Unfortunately for me, all the activity also meant I missed out on the opportunity that drew me downtown that day, spending some up-close time with the temporary storefront murals that adorned buildings boarded up during the recent protests. Having seen some of the works through a windshield or pictures in the media, I wanted to see more. Intentionally temporary, most have now been removed as businesses reopen.
These murals represent Indy at its best. Business owners and advocacy organizations, like St’artup 317 and the Arts Council of Indianapolis, rapidly responded to peril with positivity, using their “Listening Through Art” initiative to create an opportunity for Black artists to extend the message and meaning behind the protests on a temporary “community canvas.”

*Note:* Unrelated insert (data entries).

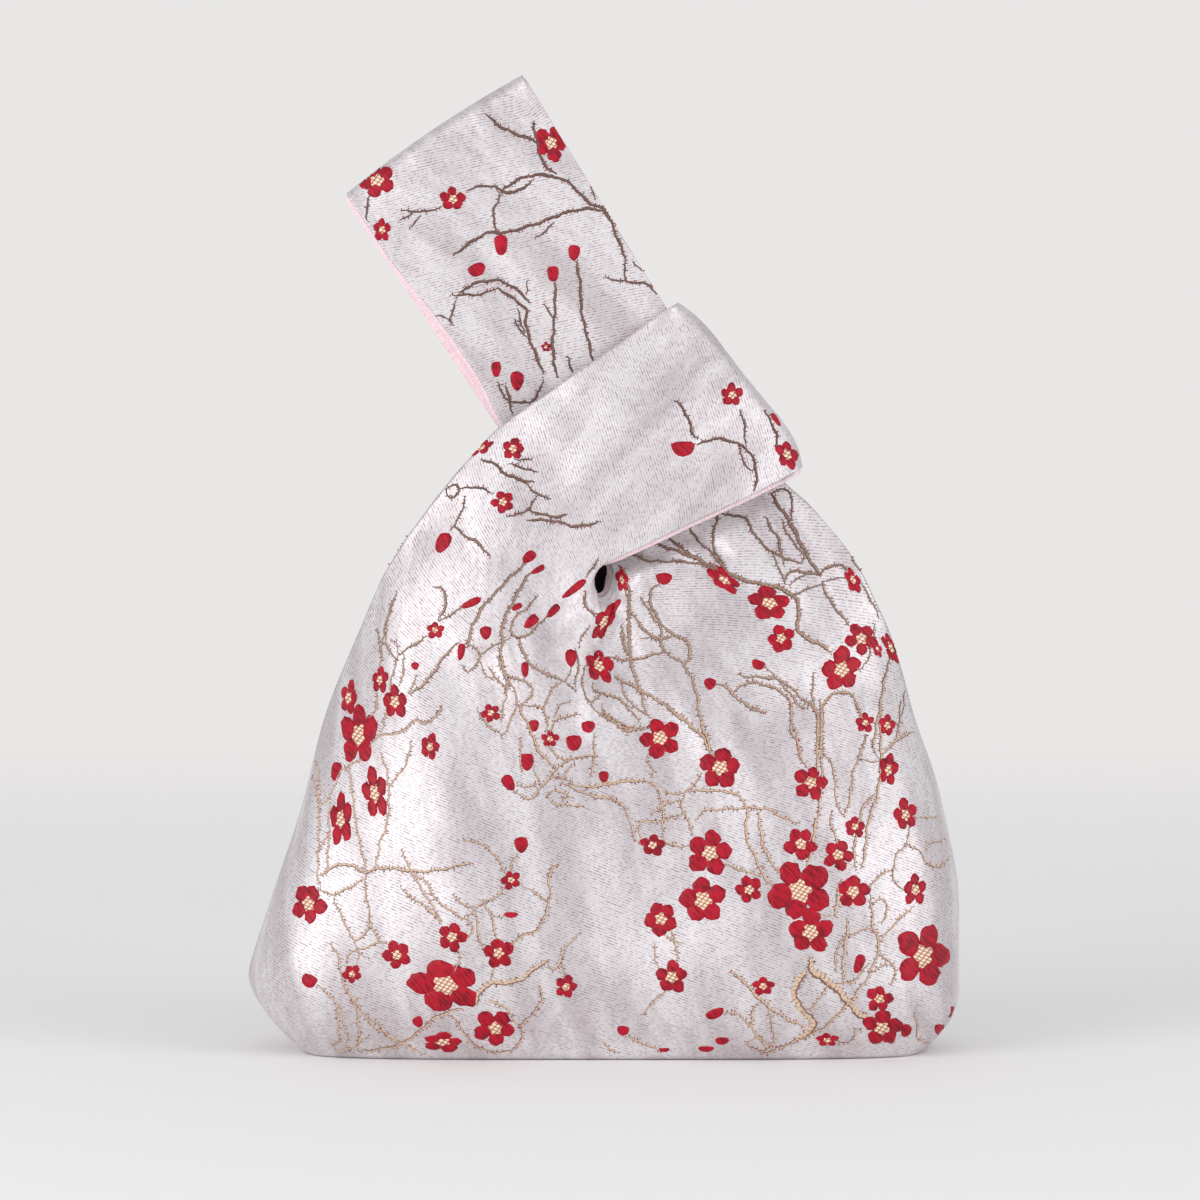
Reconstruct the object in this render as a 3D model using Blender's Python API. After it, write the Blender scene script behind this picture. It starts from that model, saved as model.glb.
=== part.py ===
"""Knot bag: two lined cloth panels, each cut with one short and one long strap.

The long straps pass through the loop of the short ones and stand up as the carrying loop.
Lengths are metres. The front faces -Y, +Z is up and the base rests on the table.
"""

import bpy
import numpy as np
from math import cos, radians, sin

# Body
BODY_WIDTH = 0.239
BODY_DEPTH = 0.088
WIDEST_HEIGHT = 0.026
BASE_WIDTH = 0.202
BASE_DEPTH = 0.070
UNDERARM_SHARE = 0.54
SHOULDER_DEPTH = 0.024

# Neck opening where the straps cross
NECK_X = 0.000
NECK_HEIGHT = 0.163
NECK_DEPTH = 0.036
NECK_REAR_DEPTH = 0.0216
HOLE_WIDTH = 0.0062
FRONT_HOLE_HEIGHT = 0.0095
BACK_HOLE_HEIGHT = 0.0030

# Straps
BAND_WIDTH = 0.068
ROOT_WIDTH = 0.064
ROOT_TILT = 26.7
KNOT_LENGTH = 0.0612
KNOT_LEAN = 38.5
KNOT_TILT = 33.9
LOOP_LEAN = 32.6
LOOP_LENGTH = 0.092
LOOP_FLARE = 0.003
LOOP_GAP = 0.008
SHOULDER_REACH = 0.0585
SHOULDER_ANGLE = 129.0
SHOULDER_CROWN = 0.0036
SHORT_LIFT = 0.0015
SHORT_CROWN = 0.0035
LONG_ROOT_CROWN = 0.0011
FOLD_BOW = 0.0018
ARMHOLE_BOW = 0.0035
FRONT_EDGE_INSET = 0.003

# Cloth
OUTER_THICKNESS = 0.0010
LINING_THICKNESS = 0.0007
CLEARANCE = 0.0003

# Folds of the front and back
PLEAT_DEPTH = 0.0035
PLEAT_WIDTH = 0.008
PLEAT_LENGTH = 0.060
FOLD_DEPTH = 0.0022

# Outline of the sides above the widest height: share of the climb, share of the way in
LEFT_OUTLINE = (
    (0.0, 0.0),
    (0.14, 0.10),
    (0.30, 0.22),
    (0.49, 0.33),
    (0.61, 0.44),
    (0.72, 0.55),
    (0.85, 0.72),
    (0.95, 0.91),
    (1.0, 1.0),
)
RIGHT_OUTLINE = (
    (0.0, 0.0),
    (0.20, 0.01),
    (0.30, 0.07),
    (0.38, 0.12),
    (0.53, 0.28),
    (0.64, 0.39),
    (0.77, 0.57),
    (0.88, 0.76),
    (1.0, 1.0),
)

# Mesh
SIDE_COLUMNS = 3
BAND_COLUMNS = 11
NECK_COLUMNS = 4
FLARE_ROWS = 4
BODY_ROWS = 11
SHORT_STATIONS = 4
TURN_STATIONS = 3
LONG_STATIONS = 8
RELAX_STEPS = 3

COLUMNS = 2 * BAND_COLUMNS + NECK_COLUMNS
STACK = OUTER_THICKNESS + CLEARANCE + LINING_THICKNESS
LONG_HALF = LOOP_GAP / 2 + CLEARANCE + LINING_THICKNESS + OUTER_THICKNESS / 2
SHORT_HALF = LONG_HALF + STACK + 3 * CLEARANCE
FOLD_MARGIN = STACK + 9 * CLEARANCE
FOLD_ROUND = 2.5 * STACK
FOLD_FULLNESS = 0.66


def direction(degrees):
    """Unit vector in the XZ plane, measured from +X towards +Z."""
    angle = radians(degrees)
    return np.array((cos(angle), 0.0, sin(angle)))


def smooth(t):
    t = np.clip(t, 0.0, 1.0)
    return t * t * (3.0 - 2.0 * t)


def mix(a, b, t):
    return a + (b - a) * t


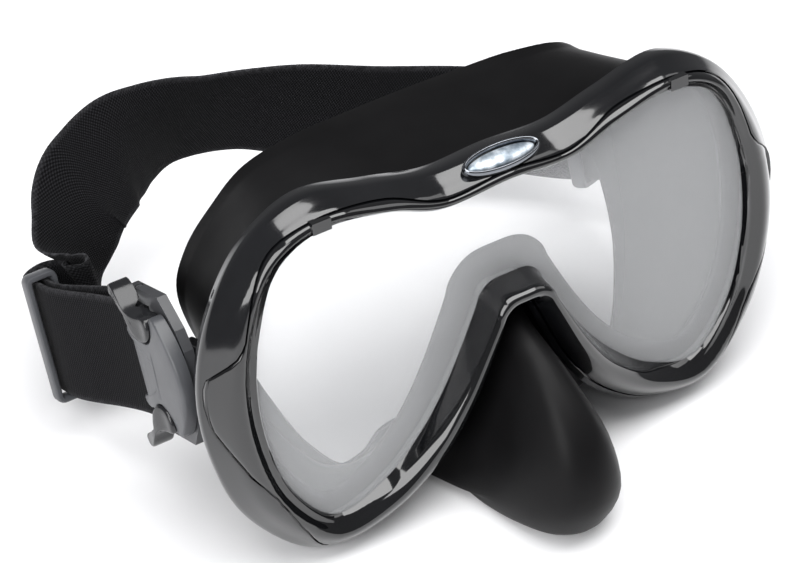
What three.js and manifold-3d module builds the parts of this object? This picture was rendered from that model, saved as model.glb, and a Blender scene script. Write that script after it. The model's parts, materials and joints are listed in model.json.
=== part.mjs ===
// Single-lens diving mask with a folded-back strap on swivel buckles.
// Millimetres, +Z up, the wearer looks along -Y. Left and right are the wearer's: left is +X.
// Every piece is drawn in the lens frame, whose origin is the middle of the lens opening on the
// front face of the glass and whose +Z lies in the glass. The whole mask is then leant back
// as it stands on a table, and moved so that the origin is the middle of its footprint.
import * as THREE from 'three';
import Module from 'manifold-3d';
import { mergeVertices } from 'three/addons/utils/BufferGeometryUtils.js';

const wasm = await Module();
wasm.setup();

// ---- driving dimensions ----
const leanBack = THREE.MathUtils.degToRad(8.5);
const gap = 0.35; // between touching pieces
const stationsPerSpan = 3; // steps between two ring rows
const lensThick = 4;
const lensLap = 2.4; // glass hidden under the bezel
const bezelBack = 3; // depth of the bezel's rear face behind the glass front
const bezelWall = 1.1; // bezel lip that wraps the glass edge
const lipThick = 2; // silicone seat behind the glass
const skirtWall = 1.8;
const flangeInset = 2.1; // how far the frame's rear flange stays outside the opening
const flangeBack = 8.6;

// Swivel buckles, given for the wearer's left. The buckle's own frame starts at the swivel
// axis; its +Y runs back along the strap and its +Z along the strap's width.
const pivot = { y: 22.6, z: 1 };
const buckleLean = THREE.MathUtils.degToRad(15);
const lug = { inX: 72.4, outX: 76.4, root: 8, r: 6.5, half: 8 }; // frame arm that carries the post
const postR = 3.4;
const yokeIn = 76.8;
const yokeOut = 79.4;
const clipR = 5.3;
const clipThick = 0.8;
const clipPocket = 1.3;
const armIn = 15.6; // inner face of each yoke arm, from the strap's centre line
const armOut = 19.2;
const roller = { x: 78.1, y: 12.5, r: 1.7 };
const pinR = 0.8;
const coverThick = 2.2;
const hornPivot = { y: 4.5, z: 12.5 };
const hornR = 4.2;
const hornThick = 3;

const strapWidth = 30;
const strapThick = 1.4;
const rollerGap = 0.35; // between roller and strap
const slider = { y: 51.4, deep: 4.2, bar: 1.8, inX: 83.6, outX: 92.3 };
const tuck = THREE.MathUtils.degToRad(24); // the left loop lies turned inwards round its roller

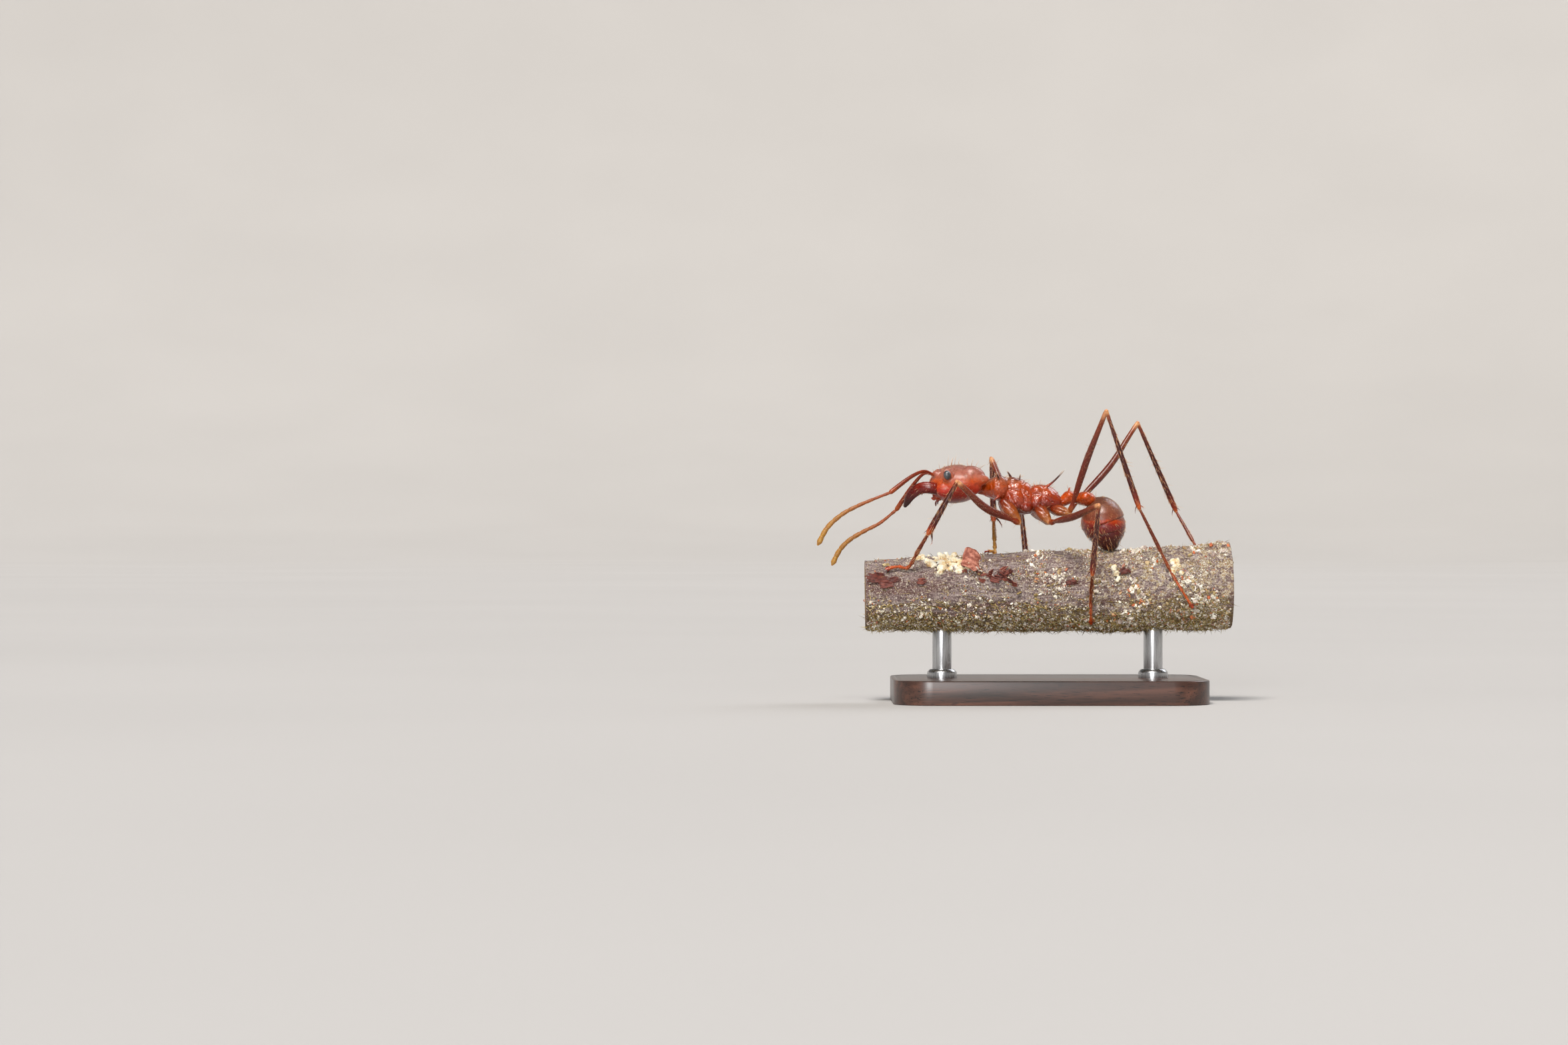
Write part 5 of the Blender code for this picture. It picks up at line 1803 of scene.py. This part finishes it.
def make_light(name, way, softness, power, colour):
    """A big soft light far off: way is where it comes from, softness the angle that it fills, in degrees."""
    data = bpy.data.lights.new(name, "SUN")
    data.angle = math.radians(softness)
    data.energy = power
    data.color = linear(colour)[:3]
    turned_from(placed(name, data), way)


def make_front_light():
    """A wide soft box before the ant and a little above it, which reaches under the belly and the twig."""
    data = bpy.data.lights.new("front", "AREA")
    data.shape = "DISK"
    data.size = 0.12
    data.energy = 1.25
    light = placed("front", data)
    light.location = (-0.10, -0.50, 0.09)
    turned_from(light, light.location - Vector((0, 0, 0.006)))
    light.visible_camera = False


def make_camera():
    """Level, square on to the ant's left side, with a long lens; the ant is right of the middle of the view."""
    data = bpy.data.cameras.new("camera")
    data.lens = 100
    data.sensor_width = 36
    data.clip_start = 0.005
    camera = placed("camera", data)
    camera.location = (-0.010986, -0.1816, 0.007472)
    camera.rotation_euler = (math.radians(90), 0, 0)
    bpy.context.scene.camera = camera


def make_lights():
    """Two suns and a soft box in a dim, even room."""
    make_light("key", (-0.22, -0.80, 1.10), 20, 3.8, "#fffaf4")
    make_light("rim", (0.55, 0.6, 0.75), 30, 1.1, "#f6f8ff")
    make_front_light()
    world = bpy.data.worlds.new("studio")
    bpy.context.scene.world = world
    world.use_nodes = True
    background = world.node_tree.nodes["Background"]
    background.inputs["Color"].default_value = linear("#eceef0")
    background.inputs["Strength"].default_value = 0.15
    bpy.context.scene.view_settings.view_transform = "Standard"


def main():
    chitin = make_chitins()
    head = make_head(chitin)
    make_eyes(make_eye_material())
    mandibles = make_mandibles(chitin)
    make_mouthparts(chitin)
    antennae = make_antennae(chitin)
    trunk = [make_pronotum(chitin), make_mesothorax(chitin), make_propodeum(chitin)]
    make_thorns(chitin)
    waist = make_waist(chitin)
    gaster = make_gaster(chitin)
    skin_material = make_membrane_material()
    hook = make_hook()
    legs = {name: make_leg(name, chitin, skin_material, hook) for name in STANCE}
    removed(hook)
    make_hairs(head, trunk, waist, gaster, antennae, mandibles, legs, make_hair_material())
    twig = make_twig(make_bark_material(), make_cut_wood_material())
    make_grit(twig, make_grit_material())
    make_crust(make_crust_material())
    make_fibres(twig, make_fibre_material())
    make_flakes(make_flake_material())
    make_stand(make_base_material(), make_steel_material())
    make_studio()
    make_lights()
    make_camera()


main()
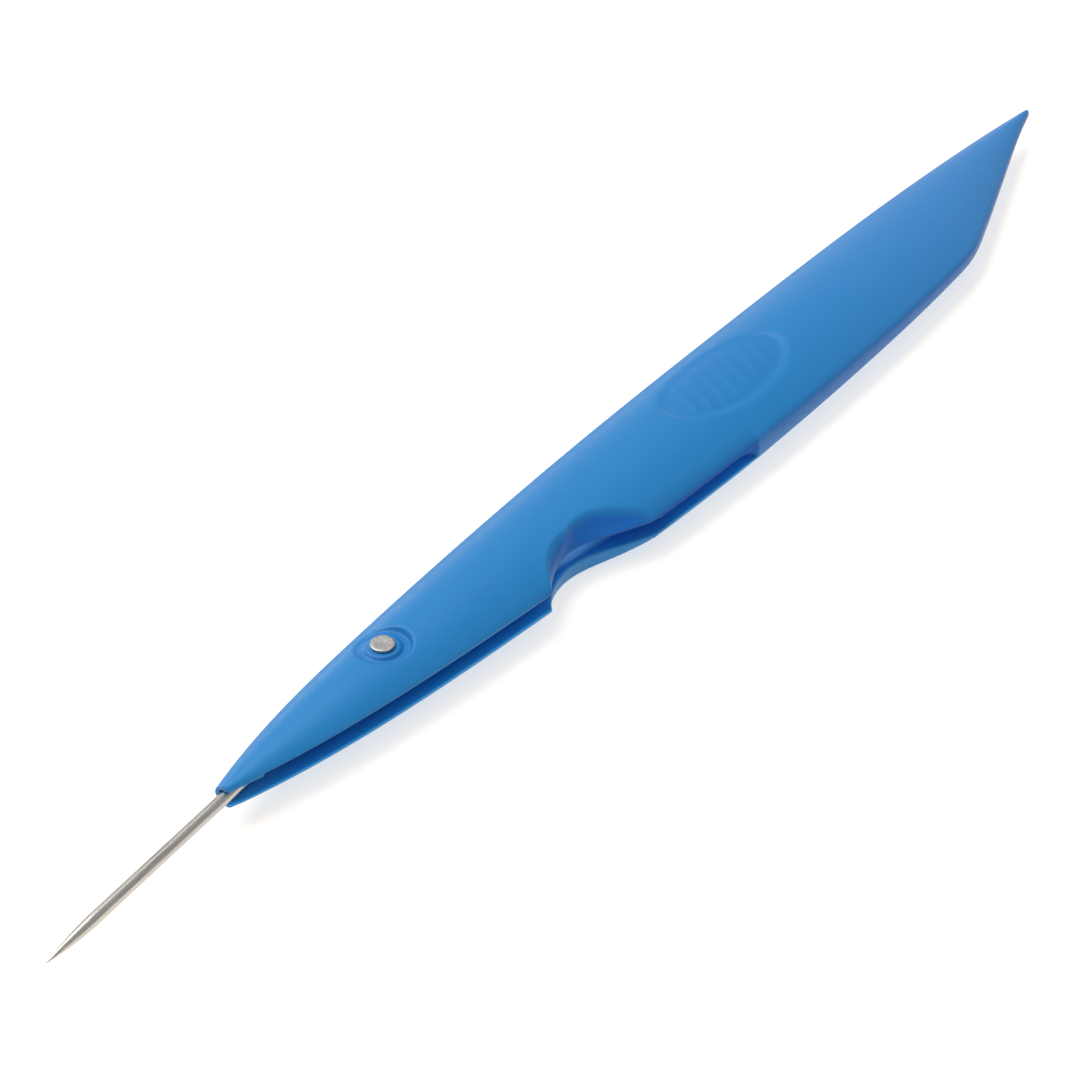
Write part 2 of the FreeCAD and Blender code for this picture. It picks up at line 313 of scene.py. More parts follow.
def place(points):
    """Points in millimetres from the pivot, as metres in the shared frame."""
    return PIVOT + MM * np.asarray(points, float)


def ramp(t):
    """Smooth rise from 0 to 1 as t goes from 0 to 1."""
    t = np.clip(t, 0, 1)
    return t * t * (3 - 2 * t)


def coming_in(x, stretch):
    """Smooth rise from 0 at the start of a stretch to 1 at its end."""
    start, end = stretch
    return ramp((x - start) / (end - start))


def soft_min(a, b, width):
    """Lower of two heights, rounded where they cross."""
    share = np.clip(0.5 + 0.5 * (b - a) / width, 0, 1)
    return b + (a - b) * share - width * share * (1 - share)


def curve_through(points):
    """Smooth curve through a few outline points, as many points close together."""
    p = np.array(points, float)
    t = np.concatenate([[0], np.cumsum(np.hypot(*np.diff(p, axis=0).T))])
    h = np.diff(t)
    count = len(p)
    rows = np.eye(count)
    sides = np.zeros((count, 2))
    sides[0] = np.polyfit(t[:4] - t[0], p[:4], 3)[-2]
    sides[-1] = np.polyfit(t[-4:] - t[-1], p[-4:], 3)[-2]
    for i in range(1, count - 1):
        rows[i, i - 1:i + 2] = h[i], 2 * (h[i - 1] + h[i]), h[i - 1]
        sides[i] = 3 * (h[i] / h[i - 1] * (p[i] - p[i - 1]) + h[i - 1] / h[i] * (p[i + 1] - p[i]))
    slopes = np.linalg.solve(rows, sides)
    u = np.linspace(0, 1, CURVE_POINTS)[:, None]
    stretches = []
    for i in range(count - 1):
        stretches.append((1 + 2 * u) * (1 - u) ** 2 * p[i] + u * (1 - u) ** 2 * h[i] * slopes[i]
                         + u * u * (3 - 2 * u) * p[i + 1] + u * u * (u - 1) * h[i] * slopes[i + 1])
    return np.concatenate(stretches)


LINES = {name: curve_through(points) for name, points in [
    ("spine", SPINE_LINE), ("edge", EDGE_LINE), ("crest", CREST_LINE), ("spine_half", SPINE_HALF_LINE),
    ("edge_half", EDGE_HALF_LINE), ("scoop", SCOOP_LINE), ("dish_rim", [(x, y) for x, y, z in DISH_SECTIONS]),
    ("dish_top", [(x, z) for x, y, z in DISH_SECTIONS])]}


def on_line(name, x):
    """Second coordinate of a line at x."""
    return float(np.interp(x, LINES[name][:, 0], LINES[name][:, 1]))


def arc_height(y, low, top, high):
    """Height at y of the circle through three (y, height) points, the middle one topmost."""
    (ay, az), (by, bz), (cy, cz) = low, top, high
    d = 2 * (ay * (bz - cz) + by * (cz - az) + cy * (az - bz))
    a2, b2, c2 = ay * ay + az * az, by * by + bz * bz, cy * cy + cz * cz
    centre_y = (a2 * (bz - cz) + b2 * (cz - az) + c2 * (az - bz)) / d
    centre_z = (a2 * (cy - by) + b2 * (ay - cy) + c2 * (by - ay)) / d
    radius = math.hypot(ay - centre_y, az - centre_z)
    return centre_z + np.sqrt(np.maximum(radius ** 2 - (y - centre_y) ** 2, 0))


# ---------------------------------------------------------------- the handle's shape

def section(x, sunk=0.0):
    """Corners of the lens-shaped section at x."""
    s = {name: on_line(name, x) for name in ("spine", "edge")}
    s["crest"] = on_line("crest", x) - sunk
    s["spine_half"] = on_line("spine_half", x) - sunk * SIDE_SHARE
    s["edge_half"] = on_line("edge_half", x) - sunk * SIDE_SHARE
    s["spine_in"] = s["spine"] - SPINE_BULGE * s["spine_half"]
    s["edge_in"] = s["edge"] + EDGE_BULGE * s["edge_half"]
    s["spine_in"] = max(s["spine_in"], s["edge_in"] + s["spine_half"])
    return s


def cheek_height(s, y):
    """Height of the bare cheek of section s at y."""
    edge = (s["edge_in"], s["edge_half"])
    crest = ((s["spine_in"] + s["edge_in"]) / 2, s["crest"])
    spine = (s["spine_in"], s["spine_half"])
    return arc_height(y, edge, crest, spine)


def ring_height(x, y, cheek):
    """Round recess with the boss in it, sunk as deep where the cheek falls away."""
    r = np.hypot(x, y)
    floor = soft_min(cheek - RING_DEPTH, RING_FLOOR_Z, RING_SOFTNESS)
    boss = soft_min(cheek - BOSS_SUNK, BOSS_TOP_Z, BOSS_SOFTNESS)
    wall = np.maximum(r - RING_RADIUS, 0) * RING_WALL_SLOPE
    return floor + (boss - floor) * coming_in(r, BOSS_EDGE) + wall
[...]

It should come as no surprise that it has been artists, in our city and across the country, who have been taking center stage, helping the rest of us make sense of the difficult times we are experiencing. Far too often thought of as only a luxury, art has played an intimate role in defining who we are, individually and collectively, throughout history. If science is the search for truth through the lens of the physical and numerical, art is a view of that truth through emotion and meaning.
The fact that the recent protests are still necessary might stand as proof enough that we need more art in our lives. Anger, fear and guilt are natural emotions we all grapple with. They are messages to be heard and explored. They become liabilities only when, without other outlet or understanding, they incite actions of hate and divisiveness.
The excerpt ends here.